◆ GIVEN TASK
Give the data again, word for word.

◆ GIVEN INFORMATION
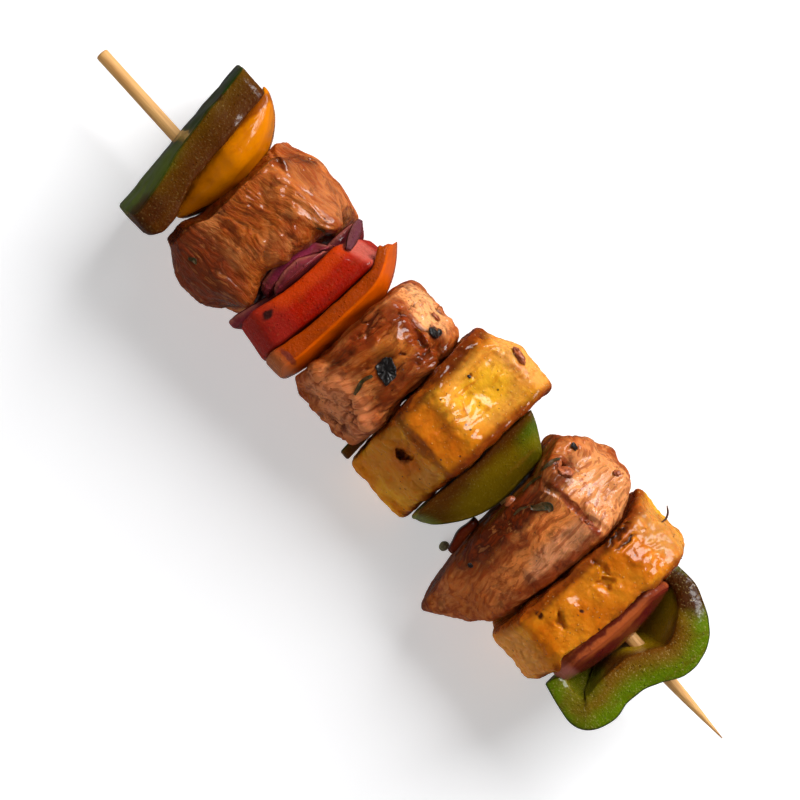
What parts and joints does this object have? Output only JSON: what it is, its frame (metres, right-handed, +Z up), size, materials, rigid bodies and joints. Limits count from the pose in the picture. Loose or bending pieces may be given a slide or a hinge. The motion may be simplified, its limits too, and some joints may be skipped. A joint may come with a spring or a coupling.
{
  "type": "chicken kebab skewer",
  "caption": "Grilled kebab on a pointed bamboo stick: chicken chunks and pineapple blocks between curved pieces of bell pepper and red onion.",
  "frame": {"origin": "on the table, under the middle of the bounding box", "axes": "+X along the stick towards its point, +Z up, +Y towards the side that the pieces lean their upper ridges to"},
  "size_m": [0.2, 0.0544, 0.0366],
  "materials": {
    "bamboo": "dry split bamboo with a fine lengthwise grain",
    "chicken": "grilled and glazed meat, browned along its fibres",
    "green_pepper": "grilled pepper, smooth dark skin and moist cut flesh",
    "yellow_pepper": "glossy pepper skin",
    "red_pepper": "moist cut pepper flesh",
    "orange_pepper": "glossy pepper skin and moist flesh",
    "onion": "cooked red onion, glossy and darkened",
    "pineapple": "grilled pineapple, wet and fibrous, browned at its edges"
  },
  "bodies": {
    "root": {"skewer": "bamboo", "green_pepper_a": "green_pepper", "yellow_pepper": "yellow_pepper", "chicken_a": "chicken", "onion_a_outer": "onion", "onion_a_middle": "onion", "onion_a_inner": "onion", "red_pepper": "red_pepper", "orange_pepper": "orange_pepper", "chicken_b": "chicken", "green_pepper_b": "green_pepper", "pineapple_a": "pineapple", "green_pepper_c": "green_pepper", "red_pepper_scrap": "red_pepper", "chicken_c": "chicken", "pineapple_b": "pineapple", "onion_b": "onion", "green_pepper_d": "green_pepper"}
  },
  "joints": []
}
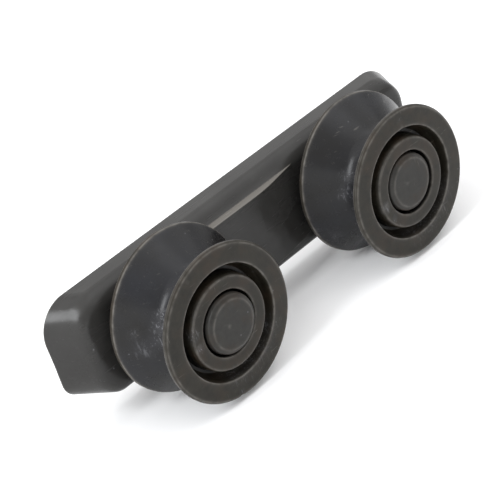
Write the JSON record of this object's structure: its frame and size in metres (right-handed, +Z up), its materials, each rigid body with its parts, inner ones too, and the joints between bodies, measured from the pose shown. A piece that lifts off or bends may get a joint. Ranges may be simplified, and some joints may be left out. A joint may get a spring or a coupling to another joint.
{
  "type": "sliding door roller",
  "caption": "Moulded door carriage with grooved wheels turning on headed pins; fastens by its flat back to a door's edge and runs on a rail bead.",
  "frame": {"origin": "on the flat back face, midway between the two axles and level with them", "axes": "+X along the carriage and the rail, +Y out of the back face, +Z up; the wheels stand out towards -Y"},
  "size_m": [0.0907, 0.0231, 0.0298],
  "materials": {
    "carriage_plastic": "satin moulded",
    "wheel_plastic": "satin moulded",
    "pin_plastic": "satin moulded"
  },
  "bodies": {
    "carriage": {"carriage_body": "carriage_plastic", "axle_pin_left": "pin_plastic", "axle_pin_right": "pin_plastic"},
    "left_wheel": {"wheel_left": "wheel_plastic"},
    "right_wheel": {"wheel_right": "wheel_plastic"}
  },
  "joints": [
    {"name": "wheel_left_spin", "type": "hinge", "parent": "carriage", "child": "left_wheel", "pos_m": [-0.0235, -0.0155, 0], "axis": [0, 1, 0], "continuous": true},
    {"name": "wheel_right_spin", "type": "hinge", "parent": "carriage", "child": "right_wheel", "pos_m": [0.0235, -0.0155, 0], "axis": [0, 1, 0], "continuous": true}
  ]
}
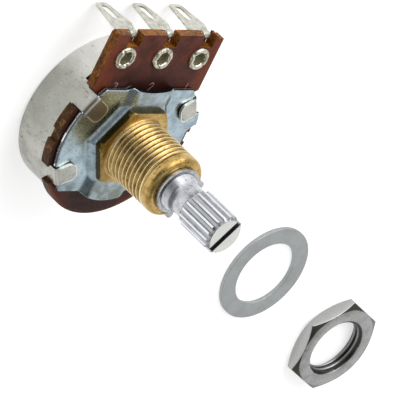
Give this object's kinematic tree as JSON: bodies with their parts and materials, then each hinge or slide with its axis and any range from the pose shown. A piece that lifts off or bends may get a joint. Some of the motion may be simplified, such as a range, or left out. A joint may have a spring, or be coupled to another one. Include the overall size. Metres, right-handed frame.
{
  "type": "rotary potentiometer",
  "caption": "Panel potentiometer with a threaded brass bushing, a serrated slotted shaft, solder lugs on a laminated board, and its flat washer and hex nut.",
  "frame": {"origin": "centre of the front face of the bushing's hex flange, where the panel seats, on the shaft's axis", "axes": "+Z along the shaft towards its tip, +Y towards the terminals, +X to the right seen from the front"},
  "size_m": [0.0946, 0.0671, 0.0314],
  "materials": {
    "aluminium": "machined",
    "spring_steel": "bright",
    "brass": "turned",
    "zinc_plate": "zinc plated",
    "phenolic": "laminated board",
    "tin_plate": "satin, tin plated",
    "tinned_brass": "matte, tinned",
    "eyelet_plate": "bright",
    "carbon": "printed film",
    "silver_print": "printed film",
    "fibre": "fibre washer",
    "bronze": "spring sheet",
    "rotor_moulding": "moulded",
    "washer_steel": "matte, plated",
    "nut_nickel": "nickel plated"
  },
  "bodies": {
    "housing": {"bushing": "brass", "mounting_plate": "zinc_plate", "element_board": "phenolic", "cover": "tin_plate", "terminal_1": "tinned_brass", "terminal_2": "tinned_brass", "terminal_3": "tinned_brass", "eyelet_1": "eyelet_plate", "eyelet_2": "eyelet_plate", "eyelet_3": "eyelet_plate", "carbon_track": "carbon", "track_lead_1": "silver_print", "track_lead_3": "silver_print", "collector_ring": "silver_print", "flat_washer": "washer_steel", "hex_nut": "nut_nickel"},
    "spindle": {"shaft": "aluminium", "retaining_ring": "spring_steel", "thrust_washer": "fibre", "wiper_spring": "bronze", "rotor_disc": "rotor_moulding"}
  },
  "joints": [
    {"name": "shaft_turn", "type": "hinge", "parent": "housing", "child": "spindle", "pos_m": [0, 0, 0], "axis": [0, 0, 1], "range_deg": [-150, 150]}
  ]
}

◆ RESPONSE
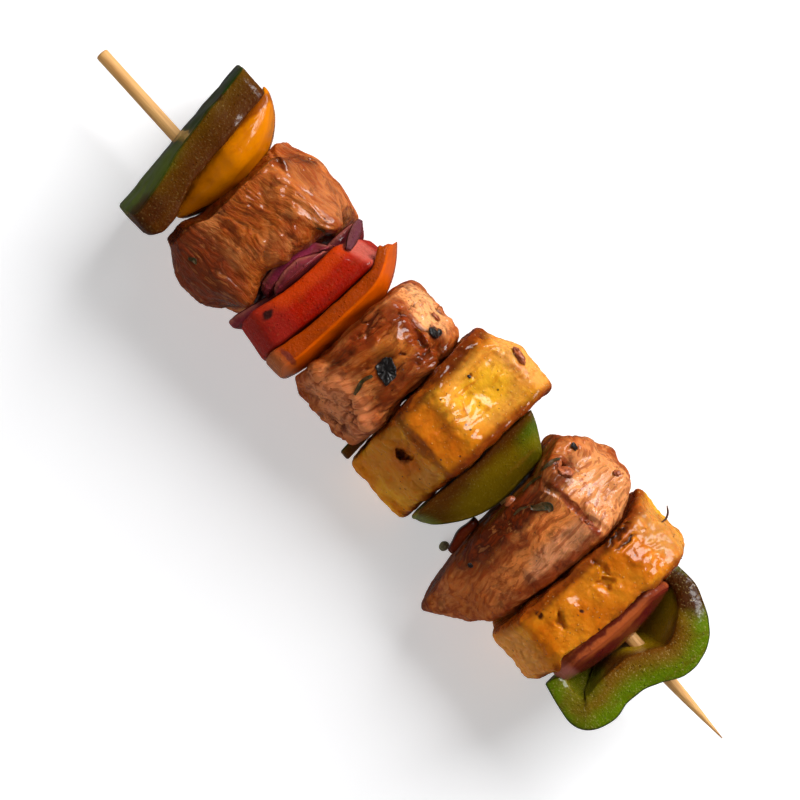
What parts and joints does this object have? Output only JSON: what it is, its frame (metres, right-handed, +Z up), size, materials, rigid bodies and joints. Limits count from the pose in the picture. Loose or bending pieces may be given a slide or a hinge. The motion may be simplified, its limits too, and some joints may be skipped. A joint may come with a spring or a coupling.
{
  "type": "chicken kebab skewer",
  "caption": "Grilled kebab on a pointed bamboo stick: chicken chunks and pineapple blocks between curved pieces of bell pepper and red onion.",
  "frame": {"origin": "on the table, under the middle of the bounding box", "axes": "+X along the stick towards its point, +Z up, +Y towards the side that the pieces lean their upper ridges to"},
  "size_m": [0.2, 0.0544, 0.0366],
  "materials": {
    "bamboo": "dry split bamboo with a fine lengthwise grain",
    "chicken": "grilled and glazed meat, browned along its fibres",
    "green_pepper": "grilled pepper, smooth dark skin and moist cut flesh",
    "yellow_pepper": "glossy pepper skin",
    "red_pepper": "moist cut pepper flesh",
    "orange_pepper": "glossy pepper skin and moist flesh",
    "onion": "cooked red onion, glossy and darkened",
    "pineapple": "grilled pineapple, wet and fibrous, browned at its edges"
  },
  "bodies": {
    "root": {"skewer": "bamboo", "green_pepper_a": "green_pepper", "yellow_pepper": "yellow_pepper", "chicken_a": "chicken", "onion_a_outer": "onion", "onion_a_middle": "onion", "onion_a_inner": "onion", "red_pepper": "red_pepper", "orange_pepper": "orange_pepper", "chicken_b": "chicken", "green_pepper_b": "green_pepper", "pineapple_a": "pineapple", "green_pepper_c": "green_pepper", "red_pepper_scrap": "red_pepper", "chicken_c": "chicken", "pineapple_b": "pineapple", "onion_b": "onion", "green_pepper_d": "green_pepper"}
  },
  "joints": []
}
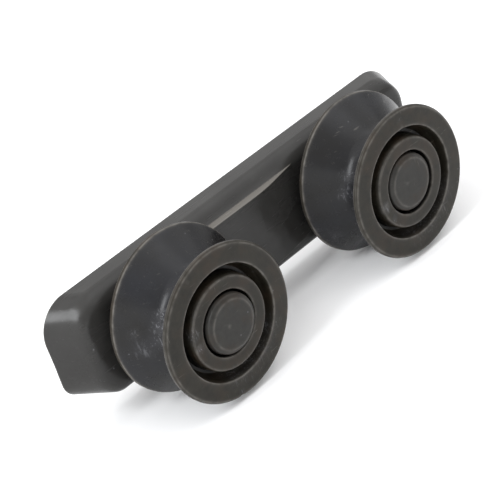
Write the JSON record of this object's structure: its frame and size in metres (right-handed, +Z up), its materials, each rigid body with its parts, inner ones too, and the joints between bodies, measured from the pose shown. A piece that lifts off or bends may get a joint. Ranges may be simplified, and some joints may be left out. A joint may get a spring or a coupling to another joint.
{
  "type": "sliding door roller",
  "caption": "Moulded door carriage with grooved wheels turning on headed pins; fastens by its flat back to a door's edge and runs on a rail bead.",
  "frame": {"origin": "on the flat back face, midway between the two axles and level with them", "axes": "+X along the carriage and the rail, +Y out of the back face, +Z up; the wheels stand out towards -Y"},
  "size_m": [0.0907, 0.0231, 0.0298],
  "materials": {
    "carriage_plastic": "satin moulded",
    "wheel_plastic": "satin moulded",
    "pin_plastic": "satin moulded"
  },
  "bodies": {
    "carriage": {"carriage_body": "carriage_plastic", "axle_pin_left": "pin_plastic", "axle_pin_right": "pin_plastic"},
    "left_wheel": {"wheel_left": "wheel_plastic"},
    "right_wheel": {"wheel_right": "wheel_plastic"}
  },
  "joints": [
    {"name": "wheel_left_spin", "type": "hinge", "parent": "carriage", "child": "left_wheel", "pos_m": [-0.0235, -0.0155, 0], "axis": [0, 1, 0], "continuous": true},
    {"name": "wheel_right_spin", "type": "hinge", "parent": "carriage", "child": "right_wheel", "pos_m": [0.0235, -0.0155, 0], "axis": [0, 1, 0], "continuous": true}
  ]
}
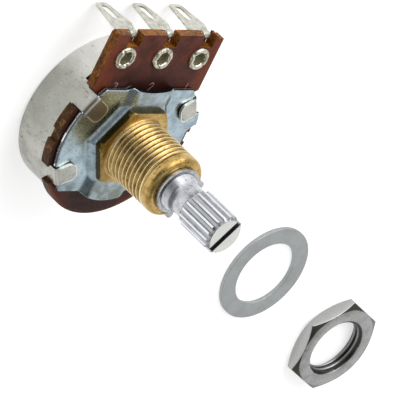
Give this object's kinematic tree as JSON: bodies with their parts and materials, then each hinge or slide with its axis and any range from the pose shown. A piece that lifts off or bends may get a joint. Some of the motion may be simplified, such as a range, or left out. A joint may have a spring, or be coupled to another one. Include the overall size. Metres, right-handed frame.
{
  "type": "rotary potentiometer",
  "caption": "Panel potentiometer with a threaded brass bushing, a serrated slotted shaft, solder lugs on a laminated board, and its flat washer and hex nut.",
  "frame": {"origin": "centre of the front face of the bushing's hex flange, where the panel seats, on the shaft's axis", "axes": "+Z along the shaft towards its tip, +Y towards the terminals, +X to the right seen from the front"},
  "size_m": [0.0946, 0.0671, 0.0314],
  "materials": {
    "aluminium": "machined",
    "spring_steel": "bright",
    "brass": "turned",
    "zinc_plate": "zinc plated",
    "phenolic": "laminated board",
    "tin_plate": "satin, tin plated",
    "tinned_brass": "matte, tinned",
    "eyelet_plate": "bright",
    "carbon": "printed film",
    "silver_print": "printed film",
    "fibre": "fibre washer",
    "bronze": "spring sheet",
    "rotor_moulding": "moulded",
    "washer_steel": "matte, plated",
    "nut_nickel": "nickel plated"
  },
  "bodies": {
    "housing": {"bushing": "brass", "mounting_plate": "zinc_plate", "element_board": "phenolic", "cover": "tin_plate", "terminal_1": "tinned_brass", "terminal_2": "tinned_brass", "terminal_3": "tinned_brass", "eyelet_1": "eyelet_plate", "eyelet_2": "eyelet_plate", "eyelet_3": "eyelet_plate", "carbon_track": "carbon", "track_lead_1": "silver_print", "track_lead_3": "silver_print", "collector_ring": "silver_print", "flat_washer": "washer_steel", "hex_nut": "nut_nickel"},
    "spindle": {"shaft": "aluminium", "retaining_ring": "spring_steel", "thrust_washer": "fibre", "wiper_spring": "bronze", "rotor_disc": "rotor_moulding"}
  },
  "joints": [
    {"name": "shaft_turn", "type": "hinge", "parent": "housing", "child": "spindle", "pos_m": [0, 0, 0], "axis": [0, 0, 1], "range_deg": [-150, 150]}
  ]
}